I saw another book with an arresting green, black, and red cover with an outline (silhouette!) of a donkey in the centre.  I had never heard of the author (Patricia Lynch) or the title (The Turf-Cutter’s Donkey) before.  A small blurb on the back cover informed me that this story is a classic of children’s literature and ‘remains one of the most magical and exciting of Irish fantasies’ and also that it was ‘for readers aged 8-12.’  Mamoon is seven now and she would be ready to be able to read it in a couple of years’ time.  I picked it up for Mamoon’s fledgling library, but I will read it too. 


I had got 5 books from one stall, and that too the first stall I visited.  I was sated and happy.  We all trooped into the nearest Irani and in between slurps of chai and bites of biscuit, we talked about books and films, with the Marathi film, Sairat, dominating the conversation.  We then trooped out and continued with our hunt.  My bag was full and I was too satisfied to carry on.  But carry on I did and did the whole round and somewhere I lost the other three.  I remembered that Shruti had asked me to pick up a few colouring and art books for Mamoon.  I found a seller with a whole heap of such books and bought around 10 books for Mamoon.  


On my way back, I saw Uma and Srikanth walking towards me and asked me if I had seen Vinod.  I told them I saw his head somewhere and by the time I reached the spot, he had disappeared and that he was probably engulfed by the books.  They moved on and I moved on.

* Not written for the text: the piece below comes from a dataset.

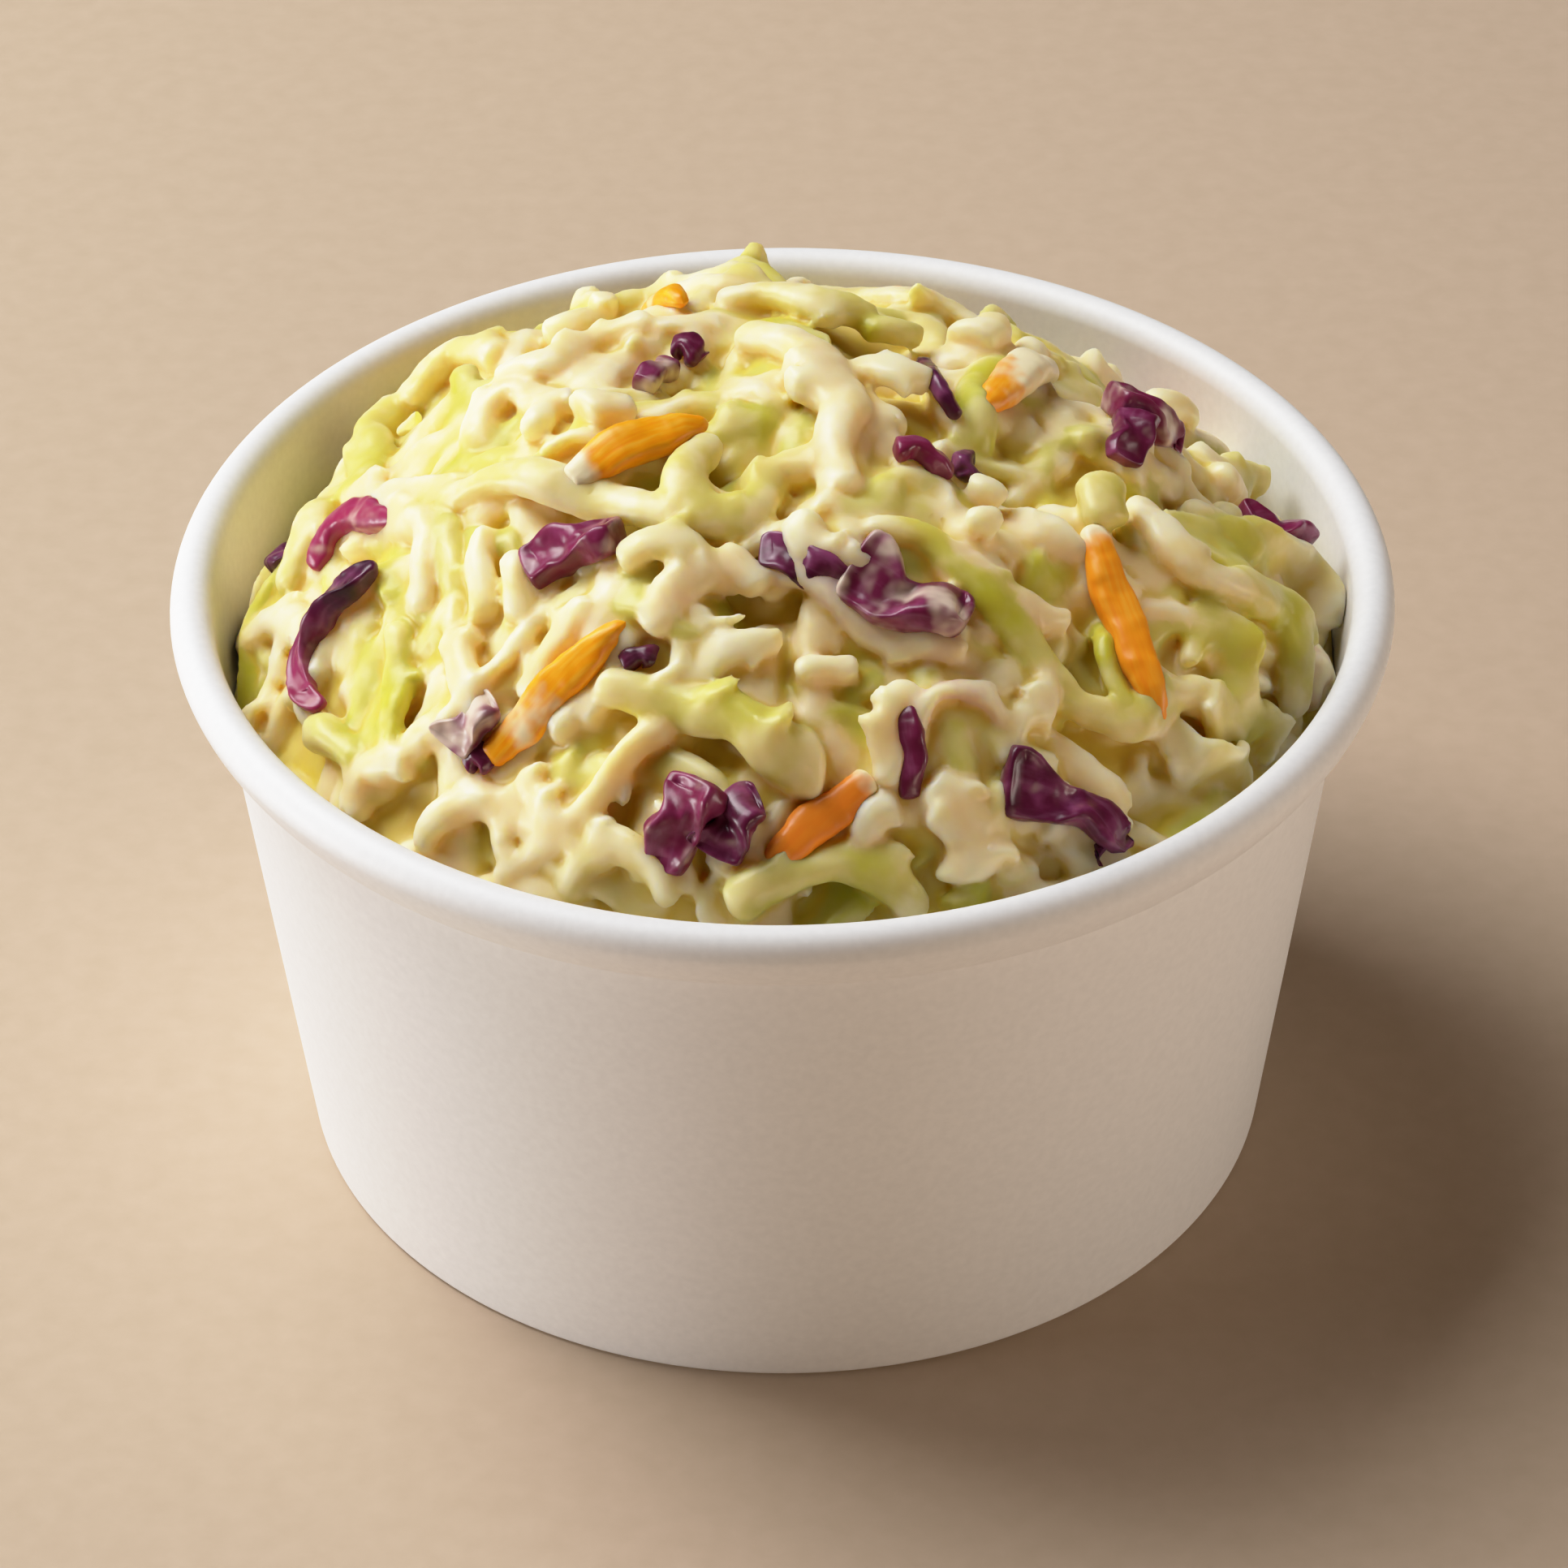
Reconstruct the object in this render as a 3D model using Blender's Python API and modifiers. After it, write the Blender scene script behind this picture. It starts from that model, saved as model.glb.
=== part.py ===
"""A squat paper cup with a rolled rim, heaped with creamy coleslaw.

Metres, +Z up. The origin is the centre of the foot, on the surface that the cup stands on.
The side is one sheet of board: folded inwards at the foot, and curled outwards at the rim.
The bottom is a disc with a turned-down skirt, which the foot's fold grips.
The slaw fills the cup from its bottom to an uneven mound above the rim.
"""

import math

import bmesh
import bpy

MM = 0.001

# Driving dimensions.
RIM_RADIUS = 48.0 * MM
HEIGHT = 50.0 * MM
FOOT_RADIUS = 39.2 * MM
WALL_TOP_RADIUS = 45.1 * MM
BOARD = 0.45 * MM
GAP = 0.3 * MM

CURL_HALF_HEIGHT = 1.9 * MM
CURL_END_DEGREES = -120
CURL_STEP_DEGREES = 30

FOLD_HEIGHT = 5.0 * MM
FOOT_FLAT = 0.9 * MM
FOOT_CHAMFER = 0.28 * MM
BOTTOM_HEIGHT = 6.0 * MM
SKIRT_BEND = 1.0 * MM

# The mound: its level along the wall, its crown, and how it leans and swells.
EDGE_LEVEL = 42.0 * MM
FRONT_RISE = 3.5 * MM
RIGHT_RISE = 1.5 * MM
CROWN_LEVEL = 68.5 * MM
SHOULDER_POWER = 2.6
LEFT_LEAN = 4.0 * MM
# Each swell: height, wavelength, direction in degrees, and where its first wave starts, in degrees.
SWELLS = (
    (0.8 * MM, 21 * MM, 20, 40),
    (0.7 * MM, 15 * MM, 105, 200),
    (0.6 * MM, 12 * MM, 155, 90),
    (0.5 * MM, 10 * MM, 60, 310),
)

SIDES = 72
MOUND_RINGS = 13
WALL_RINGS = 2
FLOOR_RINGS = 3

PAPER_WHITE = (0.88, 0.86, 0.84, 1)
SLAW_CREAM = (0.78, 0.74, 0.42, 1)


def clear_scene():
    for old in list(bpy.data.objects):
        bpy.data.objects.remove(old)


def material(name, colour, roughness):
    made = bpy.data.materials.new(name)
    made.use_nodes = True
    shader = made.node_tree.nodes["Principled BSDF"]
    shader.inputs["Base Color"].default_value = colour
    shader.inputs["Roughness"].default_value = roughness
    shader.inputs["Metallic"].default_value = 0
    return made


def outer_radius(z):
    """The side's outer face at a height, up to the middle of the curl, where the board starts to turn."""
    straight = HEIGHT - CURL_HALF_HEIGHT
    return FOOT_RADIUS + (WALL_TOP_RADIUS - FOOT_RADIUS) * z / straight


def inner_radius(z):
    return outer_radius(z) - BOARD


def side_profile():
    """The middle of the side's board, from the curl's tucked-in end, over the rim, to the fold's end."""
    inside = WALL_TOP_RADIUS - BOARD / 2
    outside = RIM_RADIUS - BOARD / 2
    half_width = (outside - inside) / 2
    half_height = CURL_HALF_HEIGHT - BOARD / 2
    centre_radius = inside + half_width
    centre_height = HEIGHT - CURL_HALF_HEIGHT
    points = []
    for degrees in range(CURL_END_DEGREES, 181, CURL_STEP_DEGREES):
        turn = math.radians(degrees)
        radius = centre_radius + half_width * math.cos(turn)
        points.append((radius, centre_height + half_height * math.sin(turn)))

    middle = BOARD / 2
    flat_outer = outer_radius(0) - middle - FOOT_CHAMFER
    flat_inner = flat_outer - FOOT_FLAT
    fold_radius = flat_inner - FOOT_CHAMFER
    lean = outer_radius(FOLD_HEIGHT) - outer_radius(0)
    points += [
        (outer_radius(middle + FOOT_CHAMFER) - middle, middle + FOOT_CHAMFER),
        (flat_outer, middle),
        (flat_inner, middle),
        (fold_radius, middle + FOOT_CHAMFER),
        (fold_radius + lean, FOLD_HEIGHT),
    ]
    return points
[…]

I felt that some of the usual booksellers were absent and there were quite a few empty places on the pavement.  The weather alternated between cloudy and slightly warm, and maybe the threat of rain could have forced some of the sellers to not put up their wares that day.  It was nearing 1 o’ clock and time to leave.  When I reached home, the first thing I did was to check the two Peter Robinson titles.  I was pleased to know that I hadn’t read these two novels and proceeded to read them without further delay on Sunday itself.  And yesterday night, I finished them!!